Check each line for the word "scene" and report how many have it. Give nothing else.
┄┄┄┄┄┄
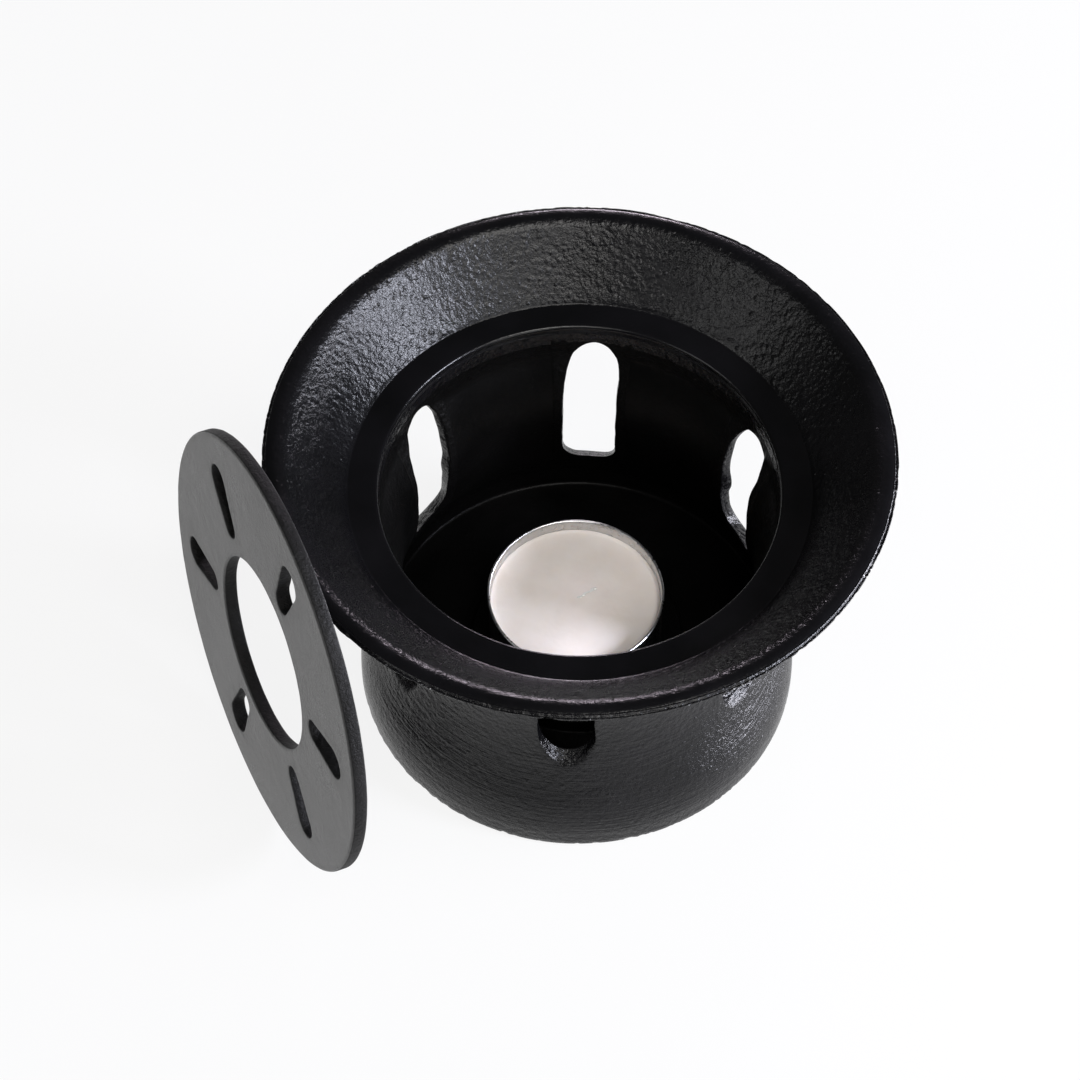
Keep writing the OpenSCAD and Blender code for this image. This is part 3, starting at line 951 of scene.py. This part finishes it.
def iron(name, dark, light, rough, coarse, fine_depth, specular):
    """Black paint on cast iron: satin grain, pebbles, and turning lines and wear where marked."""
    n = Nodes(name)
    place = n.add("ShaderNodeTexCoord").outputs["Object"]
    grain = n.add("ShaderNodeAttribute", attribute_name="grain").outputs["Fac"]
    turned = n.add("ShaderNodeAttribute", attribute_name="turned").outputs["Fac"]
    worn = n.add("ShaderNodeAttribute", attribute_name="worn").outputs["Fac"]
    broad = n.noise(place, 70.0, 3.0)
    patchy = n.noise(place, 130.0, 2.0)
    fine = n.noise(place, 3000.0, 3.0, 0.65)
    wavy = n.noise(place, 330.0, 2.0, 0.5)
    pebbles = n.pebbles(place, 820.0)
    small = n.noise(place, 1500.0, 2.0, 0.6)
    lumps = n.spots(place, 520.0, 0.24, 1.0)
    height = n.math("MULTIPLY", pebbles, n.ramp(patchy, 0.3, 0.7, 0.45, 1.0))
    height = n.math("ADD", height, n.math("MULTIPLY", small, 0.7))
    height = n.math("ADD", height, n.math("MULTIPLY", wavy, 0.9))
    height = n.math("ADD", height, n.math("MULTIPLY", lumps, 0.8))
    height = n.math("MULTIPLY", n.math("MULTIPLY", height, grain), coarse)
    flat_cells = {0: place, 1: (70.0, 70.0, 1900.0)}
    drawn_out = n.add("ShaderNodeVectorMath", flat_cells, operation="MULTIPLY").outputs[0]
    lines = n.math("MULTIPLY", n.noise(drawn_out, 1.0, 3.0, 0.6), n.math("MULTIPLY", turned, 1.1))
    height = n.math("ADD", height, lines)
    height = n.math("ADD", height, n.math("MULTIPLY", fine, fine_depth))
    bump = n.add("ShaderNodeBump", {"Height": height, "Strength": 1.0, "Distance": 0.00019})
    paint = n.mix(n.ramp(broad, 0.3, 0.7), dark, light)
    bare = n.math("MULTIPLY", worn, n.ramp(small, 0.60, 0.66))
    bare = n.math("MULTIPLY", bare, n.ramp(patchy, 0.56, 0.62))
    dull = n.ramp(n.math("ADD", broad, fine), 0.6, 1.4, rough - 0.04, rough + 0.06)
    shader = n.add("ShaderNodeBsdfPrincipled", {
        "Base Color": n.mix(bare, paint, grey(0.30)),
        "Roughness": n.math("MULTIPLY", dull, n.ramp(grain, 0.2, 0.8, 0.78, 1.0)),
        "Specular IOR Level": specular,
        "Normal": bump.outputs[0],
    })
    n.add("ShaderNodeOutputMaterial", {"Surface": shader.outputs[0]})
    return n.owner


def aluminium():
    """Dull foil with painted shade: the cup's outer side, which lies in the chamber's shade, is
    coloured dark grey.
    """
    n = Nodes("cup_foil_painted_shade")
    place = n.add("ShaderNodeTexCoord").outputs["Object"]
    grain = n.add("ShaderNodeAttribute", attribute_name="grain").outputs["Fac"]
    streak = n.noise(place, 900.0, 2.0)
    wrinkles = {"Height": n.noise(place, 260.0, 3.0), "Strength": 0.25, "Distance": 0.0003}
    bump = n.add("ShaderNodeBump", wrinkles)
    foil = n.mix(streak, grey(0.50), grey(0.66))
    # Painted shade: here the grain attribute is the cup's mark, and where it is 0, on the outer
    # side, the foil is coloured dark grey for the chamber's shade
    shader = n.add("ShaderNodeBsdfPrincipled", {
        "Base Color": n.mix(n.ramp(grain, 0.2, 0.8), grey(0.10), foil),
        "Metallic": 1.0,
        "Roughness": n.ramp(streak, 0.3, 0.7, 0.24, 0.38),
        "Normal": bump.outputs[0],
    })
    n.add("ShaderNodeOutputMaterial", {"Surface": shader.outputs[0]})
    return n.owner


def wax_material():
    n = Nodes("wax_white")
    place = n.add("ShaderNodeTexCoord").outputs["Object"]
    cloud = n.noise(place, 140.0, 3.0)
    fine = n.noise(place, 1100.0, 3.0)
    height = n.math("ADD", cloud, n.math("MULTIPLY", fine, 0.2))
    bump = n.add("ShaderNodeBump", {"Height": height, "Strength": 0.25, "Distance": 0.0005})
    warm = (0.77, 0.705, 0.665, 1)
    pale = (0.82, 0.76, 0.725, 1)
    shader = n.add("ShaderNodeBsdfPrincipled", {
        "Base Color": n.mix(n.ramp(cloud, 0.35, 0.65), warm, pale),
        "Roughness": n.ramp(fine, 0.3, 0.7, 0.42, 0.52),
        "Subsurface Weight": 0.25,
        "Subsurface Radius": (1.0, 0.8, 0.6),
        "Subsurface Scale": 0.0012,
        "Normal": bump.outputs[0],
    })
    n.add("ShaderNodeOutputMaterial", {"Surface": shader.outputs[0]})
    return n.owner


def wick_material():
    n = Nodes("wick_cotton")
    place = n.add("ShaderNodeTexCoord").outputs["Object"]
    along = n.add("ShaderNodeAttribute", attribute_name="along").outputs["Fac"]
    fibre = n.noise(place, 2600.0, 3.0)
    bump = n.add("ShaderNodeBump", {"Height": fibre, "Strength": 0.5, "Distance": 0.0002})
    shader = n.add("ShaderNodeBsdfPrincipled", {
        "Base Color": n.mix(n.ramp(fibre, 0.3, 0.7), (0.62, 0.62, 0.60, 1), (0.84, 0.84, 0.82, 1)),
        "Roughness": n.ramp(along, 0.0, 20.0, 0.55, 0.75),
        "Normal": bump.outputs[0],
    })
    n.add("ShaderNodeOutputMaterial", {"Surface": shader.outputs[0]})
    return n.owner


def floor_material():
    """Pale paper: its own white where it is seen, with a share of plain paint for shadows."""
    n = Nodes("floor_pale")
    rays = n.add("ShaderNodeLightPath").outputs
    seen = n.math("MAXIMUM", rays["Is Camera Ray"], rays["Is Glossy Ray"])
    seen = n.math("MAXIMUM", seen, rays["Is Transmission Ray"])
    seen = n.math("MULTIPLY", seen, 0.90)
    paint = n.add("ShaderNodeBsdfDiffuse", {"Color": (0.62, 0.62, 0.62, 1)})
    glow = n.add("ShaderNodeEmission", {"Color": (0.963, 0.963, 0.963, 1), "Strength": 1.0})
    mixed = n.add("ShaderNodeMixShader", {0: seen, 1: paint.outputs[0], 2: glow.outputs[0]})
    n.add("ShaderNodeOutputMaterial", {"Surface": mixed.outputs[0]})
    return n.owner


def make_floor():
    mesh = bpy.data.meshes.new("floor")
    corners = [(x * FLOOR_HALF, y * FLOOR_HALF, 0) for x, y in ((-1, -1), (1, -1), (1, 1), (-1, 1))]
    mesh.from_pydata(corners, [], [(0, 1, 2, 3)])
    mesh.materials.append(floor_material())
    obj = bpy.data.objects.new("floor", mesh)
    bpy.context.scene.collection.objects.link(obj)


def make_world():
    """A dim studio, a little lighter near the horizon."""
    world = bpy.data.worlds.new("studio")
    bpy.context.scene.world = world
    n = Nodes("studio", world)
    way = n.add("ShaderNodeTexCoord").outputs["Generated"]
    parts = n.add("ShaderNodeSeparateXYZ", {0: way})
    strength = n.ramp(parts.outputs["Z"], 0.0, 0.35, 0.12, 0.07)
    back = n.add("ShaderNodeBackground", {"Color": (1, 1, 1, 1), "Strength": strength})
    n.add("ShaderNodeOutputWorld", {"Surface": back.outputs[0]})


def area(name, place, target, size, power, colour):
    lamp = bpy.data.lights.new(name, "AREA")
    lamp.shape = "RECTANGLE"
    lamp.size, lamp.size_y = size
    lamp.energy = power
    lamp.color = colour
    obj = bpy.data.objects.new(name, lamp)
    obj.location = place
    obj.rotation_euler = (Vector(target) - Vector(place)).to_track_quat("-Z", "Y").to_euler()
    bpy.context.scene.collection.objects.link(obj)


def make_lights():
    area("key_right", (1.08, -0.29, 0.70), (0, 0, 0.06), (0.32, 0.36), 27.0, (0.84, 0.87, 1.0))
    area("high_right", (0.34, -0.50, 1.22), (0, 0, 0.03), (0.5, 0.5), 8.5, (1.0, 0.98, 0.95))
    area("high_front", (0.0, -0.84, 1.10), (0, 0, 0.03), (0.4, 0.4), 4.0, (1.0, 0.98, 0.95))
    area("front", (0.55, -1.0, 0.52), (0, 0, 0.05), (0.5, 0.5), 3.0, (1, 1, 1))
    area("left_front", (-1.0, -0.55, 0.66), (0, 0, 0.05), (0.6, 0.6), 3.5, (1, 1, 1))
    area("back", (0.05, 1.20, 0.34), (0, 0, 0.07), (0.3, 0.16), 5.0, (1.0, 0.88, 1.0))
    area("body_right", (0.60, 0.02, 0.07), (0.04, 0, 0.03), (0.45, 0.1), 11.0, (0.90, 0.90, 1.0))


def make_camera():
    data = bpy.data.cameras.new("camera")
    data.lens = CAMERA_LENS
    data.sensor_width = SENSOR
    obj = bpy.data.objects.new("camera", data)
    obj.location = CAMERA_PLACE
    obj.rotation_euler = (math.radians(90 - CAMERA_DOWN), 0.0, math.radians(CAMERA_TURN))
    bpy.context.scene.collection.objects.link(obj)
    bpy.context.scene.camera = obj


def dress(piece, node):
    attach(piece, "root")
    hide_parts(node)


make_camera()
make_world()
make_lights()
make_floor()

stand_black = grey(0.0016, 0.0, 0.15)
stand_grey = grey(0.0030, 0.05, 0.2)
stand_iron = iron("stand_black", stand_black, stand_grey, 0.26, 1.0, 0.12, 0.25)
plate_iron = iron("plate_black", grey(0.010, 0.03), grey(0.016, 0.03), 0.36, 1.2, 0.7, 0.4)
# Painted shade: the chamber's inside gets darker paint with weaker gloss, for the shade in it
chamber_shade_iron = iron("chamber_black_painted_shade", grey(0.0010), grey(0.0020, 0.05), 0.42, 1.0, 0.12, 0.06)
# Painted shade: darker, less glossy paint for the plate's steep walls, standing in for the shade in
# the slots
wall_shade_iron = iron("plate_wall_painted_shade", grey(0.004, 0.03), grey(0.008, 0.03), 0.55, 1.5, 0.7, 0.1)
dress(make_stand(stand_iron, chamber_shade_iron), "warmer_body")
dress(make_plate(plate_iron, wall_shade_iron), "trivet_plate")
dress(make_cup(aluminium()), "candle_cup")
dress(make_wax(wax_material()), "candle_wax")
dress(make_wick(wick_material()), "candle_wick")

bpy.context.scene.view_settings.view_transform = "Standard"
┄┄┄┄┄┄
EXERCISE RESULT: 7